In the listing below, locate the line that contains "for name in" and the line that contains "obj.parent = empty". Restate word for word those two lines and every line between them, and nothing else.
***** INFORMATION PROVIDED
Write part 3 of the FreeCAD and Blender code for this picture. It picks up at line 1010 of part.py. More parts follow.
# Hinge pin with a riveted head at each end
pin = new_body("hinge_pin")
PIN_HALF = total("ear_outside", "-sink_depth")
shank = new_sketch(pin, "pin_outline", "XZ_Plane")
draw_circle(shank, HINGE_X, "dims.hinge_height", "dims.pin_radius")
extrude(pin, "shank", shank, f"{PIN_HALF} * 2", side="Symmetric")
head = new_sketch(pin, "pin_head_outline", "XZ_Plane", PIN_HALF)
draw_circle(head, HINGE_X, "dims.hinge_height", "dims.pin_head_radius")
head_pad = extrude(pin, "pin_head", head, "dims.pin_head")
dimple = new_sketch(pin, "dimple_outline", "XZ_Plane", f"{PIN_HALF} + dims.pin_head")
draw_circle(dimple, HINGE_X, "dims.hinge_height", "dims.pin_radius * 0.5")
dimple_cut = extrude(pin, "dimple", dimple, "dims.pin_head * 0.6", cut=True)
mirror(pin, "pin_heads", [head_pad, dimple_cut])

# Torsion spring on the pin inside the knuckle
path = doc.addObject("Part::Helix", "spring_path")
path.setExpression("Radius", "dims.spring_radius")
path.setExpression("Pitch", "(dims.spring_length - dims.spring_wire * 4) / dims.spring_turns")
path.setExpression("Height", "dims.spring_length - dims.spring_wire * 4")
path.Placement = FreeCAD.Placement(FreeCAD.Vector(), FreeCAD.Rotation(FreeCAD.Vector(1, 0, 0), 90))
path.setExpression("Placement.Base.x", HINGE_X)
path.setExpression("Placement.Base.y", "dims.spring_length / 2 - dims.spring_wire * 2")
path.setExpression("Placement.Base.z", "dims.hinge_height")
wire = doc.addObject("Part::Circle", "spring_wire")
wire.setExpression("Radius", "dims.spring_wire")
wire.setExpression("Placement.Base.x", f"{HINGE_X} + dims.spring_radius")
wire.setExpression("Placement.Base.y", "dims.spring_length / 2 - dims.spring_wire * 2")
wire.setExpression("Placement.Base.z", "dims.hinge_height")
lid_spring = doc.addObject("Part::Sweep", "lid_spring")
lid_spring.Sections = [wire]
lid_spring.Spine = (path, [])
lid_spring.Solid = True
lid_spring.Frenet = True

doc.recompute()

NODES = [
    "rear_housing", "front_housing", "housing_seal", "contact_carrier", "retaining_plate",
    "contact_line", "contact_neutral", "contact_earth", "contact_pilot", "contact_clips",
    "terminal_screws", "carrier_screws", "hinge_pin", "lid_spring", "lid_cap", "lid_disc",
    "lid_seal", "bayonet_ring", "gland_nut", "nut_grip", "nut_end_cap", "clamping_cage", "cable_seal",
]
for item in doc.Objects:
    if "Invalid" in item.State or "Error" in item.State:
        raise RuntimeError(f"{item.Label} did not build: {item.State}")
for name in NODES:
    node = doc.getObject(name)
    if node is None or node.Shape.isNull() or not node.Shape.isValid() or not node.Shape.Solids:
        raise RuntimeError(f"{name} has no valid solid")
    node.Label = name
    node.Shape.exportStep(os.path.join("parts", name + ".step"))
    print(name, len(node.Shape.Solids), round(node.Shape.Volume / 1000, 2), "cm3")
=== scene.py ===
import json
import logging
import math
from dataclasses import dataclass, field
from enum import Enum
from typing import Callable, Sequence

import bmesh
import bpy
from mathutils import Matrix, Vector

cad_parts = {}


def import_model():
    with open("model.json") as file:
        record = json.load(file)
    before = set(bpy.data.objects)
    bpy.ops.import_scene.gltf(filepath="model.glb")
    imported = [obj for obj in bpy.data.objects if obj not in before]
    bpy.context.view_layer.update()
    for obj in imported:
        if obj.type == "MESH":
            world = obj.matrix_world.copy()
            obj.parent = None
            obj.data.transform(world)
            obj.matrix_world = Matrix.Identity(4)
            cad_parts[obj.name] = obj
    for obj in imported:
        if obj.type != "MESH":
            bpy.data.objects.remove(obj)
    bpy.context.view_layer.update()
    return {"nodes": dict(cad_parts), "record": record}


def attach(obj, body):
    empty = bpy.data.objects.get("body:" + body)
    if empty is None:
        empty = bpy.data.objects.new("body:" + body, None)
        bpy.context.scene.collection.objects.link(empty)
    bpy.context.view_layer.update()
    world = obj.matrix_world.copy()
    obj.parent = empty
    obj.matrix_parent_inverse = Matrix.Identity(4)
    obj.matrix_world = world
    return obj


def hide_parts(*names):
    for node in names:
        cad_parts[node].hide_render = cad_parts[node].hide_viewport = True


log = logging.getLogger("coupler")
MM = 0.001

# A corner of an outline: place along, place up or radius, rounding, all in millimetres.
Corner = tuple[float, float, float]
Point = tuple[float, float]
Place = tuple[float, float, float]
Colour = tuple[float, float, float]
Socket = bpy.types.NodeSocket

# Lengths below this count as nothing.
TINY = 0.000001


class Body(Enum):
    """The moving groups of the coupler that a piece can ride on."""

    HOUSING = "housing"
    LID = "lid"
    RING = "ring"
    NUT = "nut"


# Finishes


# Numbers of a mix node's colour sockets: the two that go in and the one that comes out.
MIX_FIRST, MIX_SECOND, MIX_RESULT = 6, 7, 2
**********
* TASK SOLUTION:
for name in NODES:
    node = doc.getObject(name)
    if node is None or node.Shape.isNull() or not node.Shape.isValid() or not node.Shape.Solids:
        raise RuntimeError(f"{name} has no valid solid")
    node.Label = name
    node.Shape.exportStep(os.path.join("parts", name + ".step"))
    print(name, len(node.Shape.Solids), round(node.Shape.Volume / 1000, 2), "cm3")
=== scene.py ===
import json
import logging
import math
from dataclasses import dataclass, field
from enum import Enum
from typing import Callable, Sequence

import bmesh
import bpy
from mathutils import Matrix, Vector

cad_parts = {}


def import_model():
    with open("model.json") as file:
        record = json.load(file)
    before = set(bpy.data.objects)
    bpy.ops.import_scene.gltf(filepath="model.glb")
    imported = [obj for obj in bpy.data.objects if obj not in before]
    bpy.context.view_layer.update()
    for obj in imported:
        if obj.type == "MESH":
            world = obj.matrix_world.copy()
            obj.parent = None
            obj.data.transform(world)
            obj.matrix_world = Matrix.Identity(4)
            cad_parts[obj.name] = obj
    for obj in imported:
        if obj.type != "MESH":
            bpy.data.objects.remove(obj)
    bpy.context.view_layer.update()
    return {"nodes": dict(cad_parts), "record": record}


def attach(obj, body):
    empty = bpy.data.objects.get("body:" + body)
    if empty is None:
        empty = bpy.data.objects.new("body:" + body, None)
        bpy.context.scene.collection.objects.link(empty)
    bpy.context.view_layer.update()
    world = obj.matrix_world.copy()
    obj.parent = empty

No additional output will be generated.